— START SUPPLIED INFORMATION —
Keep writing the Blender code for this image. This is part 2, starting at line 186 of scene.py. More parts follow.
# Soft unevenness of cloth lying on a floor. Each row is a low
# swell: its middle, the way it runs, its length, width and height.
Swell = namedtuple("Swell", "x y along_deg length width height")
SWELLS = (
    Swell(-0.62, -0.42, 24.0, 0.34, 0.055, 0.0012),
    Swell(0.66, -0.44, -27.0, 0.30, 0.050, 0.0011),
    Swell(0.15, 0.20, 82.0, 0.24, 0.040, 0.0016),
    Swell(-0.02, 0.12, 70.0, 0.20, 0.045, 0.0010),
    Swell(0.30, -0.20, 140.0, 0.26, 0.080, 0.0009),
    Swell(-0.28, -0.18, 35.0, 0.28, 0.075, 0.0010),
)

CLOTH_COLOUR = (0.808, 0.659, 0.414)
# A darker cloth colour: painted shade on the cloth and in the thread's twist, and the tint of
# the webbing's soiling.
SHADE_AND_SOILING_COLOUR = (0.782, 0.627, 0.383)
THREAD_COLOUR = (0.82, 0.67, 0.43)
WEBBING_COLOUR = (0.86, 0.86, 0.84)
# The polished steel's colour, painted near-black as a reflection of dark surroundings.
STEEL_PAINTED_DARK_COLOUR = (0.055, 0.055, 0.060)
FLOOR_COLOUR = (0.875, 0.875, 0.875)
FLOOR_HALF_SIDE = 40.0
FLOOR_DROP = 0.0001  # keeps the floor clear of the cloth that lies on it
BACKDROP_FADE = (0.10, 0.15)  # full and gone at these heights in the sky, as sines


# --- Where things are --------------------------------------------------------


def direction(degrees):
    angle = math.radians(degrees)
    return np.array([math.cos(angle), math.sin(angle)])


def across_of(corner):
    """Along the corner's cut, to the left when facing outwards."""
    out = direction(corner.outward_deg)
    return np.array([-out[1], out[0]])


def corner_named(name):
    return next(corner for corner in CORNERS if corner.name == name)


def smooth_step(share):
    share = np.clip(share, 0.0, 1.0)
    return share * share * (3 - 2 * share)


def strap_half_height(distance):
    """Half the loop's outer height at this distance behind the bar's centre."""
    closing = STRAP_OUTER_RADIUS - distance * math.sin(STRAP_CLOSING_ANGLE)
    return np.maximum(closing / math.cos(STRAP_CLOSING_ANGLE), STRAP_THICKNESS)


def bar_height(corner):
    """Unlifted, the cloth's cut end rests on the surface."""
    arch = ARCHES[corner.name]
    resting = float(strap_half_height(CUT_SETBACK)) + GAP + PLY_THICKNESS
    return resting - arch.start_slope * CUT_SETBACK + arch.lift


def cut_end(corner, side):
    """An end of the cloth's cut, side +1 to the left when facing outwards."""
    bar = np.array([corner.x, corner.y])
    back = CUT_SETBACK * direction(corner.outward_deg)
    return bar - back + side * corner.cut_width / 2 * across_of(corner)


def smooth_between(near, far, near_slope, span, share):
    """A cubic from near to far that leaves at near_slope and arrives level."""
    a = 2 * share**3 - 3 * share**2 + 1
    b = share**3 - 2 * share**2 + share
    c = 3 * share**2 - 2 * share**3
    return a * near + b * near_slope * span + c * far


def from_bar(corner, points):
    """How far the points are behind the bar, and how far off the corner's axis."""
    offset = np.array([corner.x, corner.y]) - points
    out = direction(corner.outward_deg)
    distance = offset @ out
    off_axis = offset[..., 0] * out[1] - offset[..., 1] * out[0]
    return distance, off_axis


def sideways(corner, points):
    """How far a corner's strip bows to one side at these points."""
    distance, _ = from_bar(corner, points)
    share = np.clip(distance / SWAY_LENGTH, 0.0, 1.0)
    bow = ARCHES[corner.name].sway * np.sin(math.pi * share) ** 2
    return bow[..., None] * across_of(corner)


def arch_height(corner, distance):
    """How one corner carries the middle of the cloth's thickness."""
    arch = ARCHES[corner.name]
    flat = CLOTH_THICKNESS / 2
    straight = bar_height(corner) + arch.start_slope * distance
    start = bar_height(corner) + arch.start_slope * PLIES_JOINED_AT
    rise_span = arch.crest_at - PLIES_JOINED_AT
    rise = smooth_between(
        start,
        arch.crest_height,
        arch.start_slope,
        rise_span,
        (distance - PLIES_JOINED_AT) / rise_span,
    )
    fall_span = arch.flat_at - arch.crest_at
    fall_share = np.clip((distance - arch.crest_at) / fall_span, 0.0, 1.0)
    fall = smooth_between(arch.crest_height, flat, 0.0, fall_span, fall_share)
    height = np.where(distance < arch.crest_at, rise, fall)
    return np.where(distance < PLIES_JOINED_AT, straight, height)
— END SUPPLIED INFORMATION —
WHAT THE TASK ASKS —
Set down, exactly as written, each line of the data from its opening line through the one containing "return share * share * (3 - 2 * share)". Output nothing more.

RESULT FOR THIS EXERCISE —
Keep writing the Blender code for this image. This is part 2, starting at line 186 of scene.py. More parts follow.
# Soft unevenness of cloth lying on a floor. Each row is a low
# swell: its middle, the way it runs, its length, width and height.
Swell = namedtuple("Swell", "x y along_deg length width height")
SWELLS = (
    Swell(-0.62, -0.42, 24.0, 0.34, 0.055, 0.0012),
    Swell(0.66, -0.44, -27.0, 0.30, 0.050, 0.0011),
    Swell(0.15, 0.20, 82.0, 0.24, 0.040, 0.0016),
    Swell(-0.02, 0.12, 70.0, 0.20, 0.045, 0.0010),
    Swell(0.30, -0.20, 140.0, 0.26, 0.080, 0.0009),
    Swell(-0.28, -0.18, 35.0, 0.28, 0.075, 0.0010),
)

CLOTH_COLOUR = (0.808, 0.659, 0.414)
# A darker cloth colour: painted shade on the cloth and in the thread's twist, and the tint of
# the webbing's soiling.
SHADE_AND_SOILING_COLOUR = (0.782, 0.627, 0.383)
THREAD_COLOUR = (0.82, 0.67, 0.43)
WEBBING_COLOUR = (0.86, 0.86, 0.84)
# The polished steel's colour, painted near-black as a reflection of dark surroundings.
STEEL_PAINTED_DARK_COLOUR = (0.055, 0.055, 0.060)
FLOOR_COLOUR = (0.875, 0.875, 0.875)
FLOOR_HALF_SIDE = 40.0
FLOOR_DROP = 0.0001  # keeps the floor clear of the cloth that lies on it
BACKDROP_FADE = (0.10, 0.15)  # full and gone at these heights in the sky, as sines


# --- Where things are --------------------------------------------------------


def direction(degrees):
    angle = math.radians(degrees)
    return np.array([math.cos(angle), math.sin(angle)])


def across_of(corner):
    """Along the corner's cut, to the left when facing outwards."""
    out = direction(corner.outward_deg)
    return np.array([-out[1], out[0]])


def corner_named(name):
    return next(corner for corner in CORNERS if corner.name == name)


def smooth_step(share):
    share = np.clip(share, 0.0, 1.0)
    return share * share * (3 - 2 * share)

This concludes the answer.